Follow the stablecoin, not the hype. Over the next 4-6 weeks, monitor the reserves on Binance, Coinbase, and Kraken. If stablecoin balances drop by more than 5% while the SK Hynix IPO books remain open, expect a sharp correction in BTC/ETH.
Based on my experience auditing the 2017 ICO capital allocation—where I identified how vesting schedules created sell pressure before the crowd saw it—I recognize the same pattern here: a massive capital event that looks like a growth story but is really a liquidity redistribution mechanism.
Contrarian: The Decoupling Thesis That Fails
Some analysts argue that crypto has decoupled from traditional markets. They point to the 2024 bull run as proof that digital assets are now a "digital gold" hedge independent of equity flows. That thesis is about to be stress-tested.
The decoupling narrative holds when the macro driver is a central bank policy shift. But a single-stock IPO is not a macro event—it's a micro liquidity event with macro consequences. When a tech behemoth with a $100+ billion market cap enters the public market, it absorbs capital from all risk assets, including crypto. Decoupling breaks down because the underlying capital base is the same: dollars seeking returns.
In 2022, after the Terra-Luna collapse, I published a stark report arguing that stablecoins would become the primary bridge for institutional entry. That prediction played out. Now I see the flip side: stablecoins can also become the exit ramp for capital fleeing to traditional IPO stories. Trust is a depreciating asset. The market's belief that crypto is insulated from equity IPOs will depreciate rapidly when SK Hynix books close.

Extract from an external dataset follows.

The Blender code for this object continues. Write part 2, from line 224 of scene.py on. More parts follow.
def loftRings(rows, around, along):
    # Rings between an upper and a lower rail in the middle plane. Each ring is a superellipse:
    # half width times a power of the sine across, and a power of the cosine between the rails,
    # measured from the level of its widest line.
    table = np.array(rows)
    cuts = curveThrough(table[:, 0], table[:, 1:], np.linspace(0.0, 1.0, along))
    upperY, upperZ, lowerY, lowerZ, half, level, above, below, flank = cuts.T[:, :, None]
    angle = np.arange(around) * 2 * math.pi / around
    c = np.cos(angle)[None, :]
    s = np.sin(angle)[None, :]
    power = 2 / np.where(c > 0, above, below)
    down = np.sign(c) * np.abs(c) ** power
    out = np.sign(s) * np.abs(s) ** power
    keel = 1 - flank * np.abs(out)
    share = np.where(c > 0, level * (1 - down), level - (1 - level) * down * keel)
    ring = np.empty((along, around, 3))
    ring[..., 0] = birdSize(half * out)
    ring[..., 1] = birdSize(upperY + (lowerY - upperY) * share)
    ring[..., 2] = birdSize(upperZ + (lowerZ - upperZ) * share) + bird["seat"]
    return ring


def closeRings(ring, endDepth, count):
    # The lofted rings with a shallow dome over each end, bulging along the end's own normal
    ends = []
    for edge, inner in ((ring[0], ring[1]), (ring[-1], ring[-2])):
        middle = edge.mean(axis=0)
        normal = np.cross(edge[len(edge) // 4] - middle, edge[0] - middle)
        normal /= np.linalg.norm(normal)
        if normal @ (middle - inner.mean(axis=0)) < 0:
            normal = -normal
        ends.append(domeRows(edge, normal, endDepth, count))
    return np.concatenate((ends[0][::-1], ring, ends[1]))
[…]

Takeaway: Cycle Positioning
The SK Hynix IPO is a short-term headwind for crypto, but a long-term signal of AI-driven capital flows. After the event, expect a rotation back into crypto—specifically into tokens that have AI-utility narrative (Render, Akash, NEAR). But until then, stay defensive. Trim leveraged positions. Build stablecoin reserves.
Liquidity screams before it whispers. Right now, it's screaming about a $29 billion hole in the risk asset pool.